Interior designer, entrepreneur and six-time winner of the Milan A-Design Award. This is who Don Lin, the man behind DSOD Interior is. But make no mistake: Despite having numerous international achievements under his belt, he’s not the type to turn down small scale jobs – even if it’s a bathroom makeover.
(DSOD Interior founder and designer, Don Lin)
“We don’t choose our clients,” says the industry veteran who has accumulated nearly 12 years of experience in the local interior design scene. “Whether it’s renovating an entire bungalow or a single bathroom, we’ll approach the job with the same purpose of delivering award-winning results. Our customers can trust us on that.”
To find out more about what DSOD Interior is like, we spoke to Don about his firm’s inner workings as well as the design services it has to offer to local homeowners.
Qanvast: How does the design process work over at DSOD Interior?
Don (D): Our job here can be summarised in two words, “design” and “build”. But if I had to break it down, everything takes place across four stages.
The first step is the initial meeting with a client, during which we discuss the requirements of their renovation. It’s also at this point that I do my best to suss out the finer details, such as what they would like to see in a home; this step is key to our success as we sculpt the rest of the renovation based on the information gathered.
This is followed by the proposal stage where we’ll run through any layout plans and 3D perspective drawings that have been created. After that, the renovation starts – which is the third stage – and finally, we have the defect checks stage, which is when we check to see if there’s anything within the space that has to be fixed or can be improved on.
Qanvast: What’s the team behind DSOD Interior like?
D: We have a total of eight staff members here, divided across three sub-teams: accounts, design, and project management. The design team are the creatives and they are in charge of producing and revising proposals, based on client feedback and input. On the other hand, the project team handles on-site coordination and ensures deadlines are met.
Qanvast: Why organise your team in such a manner?

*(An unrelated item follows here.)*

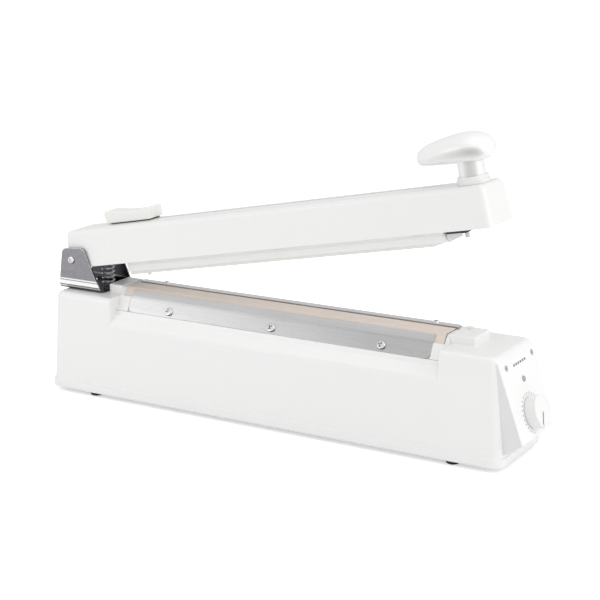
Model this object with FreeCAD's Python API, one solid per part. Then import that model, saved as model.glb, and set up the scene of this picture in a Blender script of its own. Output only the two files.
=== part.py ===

D: It’s because this structure creates a win-win situation for both my employees and our clients. We are a family-oriented company and dividing the team in this manner gives us the flexibility to take care of our loved ones and stay accountable to our clients by being aware of and covering each other’s tasks.
Also, having dedicated subject matter experts working on the same project means that we’re able to field any client questions with even greater confidence.
Qanvast: What’s your personal background in design?
D: I am a Nanyang Academy of Fine Arts graduate and I have nearly 12 years of experience in design. I started out as a design consultant, which led to a job at a local architecture firm where I spent close to 7 years working on commercial projects.
Eventually, in 2012, I left and decided to set up DSOD Interior, mostly because I wanted greater creative freedom and to be my own boss. [laughs] But jokes aside, I did it because design is more than just a career to me, it’s my life.
Qanvast: DSOD handles a mix of commercial and residential projects, which do you prefer working on, and why?
D: Definitely residential, there’s more freedom. Also, there are no brand guidelines or elements that I have to stick to. But that’s not to say that commercial projects aren’t enjoyable to work on because limitations breed creativity, and I like challenging myself.
Qanvast: Tell us more about one of DSOD’s latest projects.
D: We recently worked on a two-bedder at Sky Habitat and it was an interesting project to work on. The owners had a specific request due to Feng Shui reasons and that was to create a third bedroom; this meant we had to find a way somehow to build one within the existing space.
Eventually, we got the idea of building a 'bedroom' beside the dining area after getting inspired by Japanese capsule hotels; there are also storage nooks built into the sides of the structure that give it extra utility.
Qanvast: What do you feel is the biggest challenge of being an interior designer today?
D: I would say that being able to effectively communicate is the biggest challenge for today’s interior designers.
Saying what’s in your head isn’t hard but visualising and putting into words what the other party has in theirs is where the real challenge lies; the only solution is to keep asking relevant questions and building a clearer (mental) picture based on the bits of information that you manage to tease out.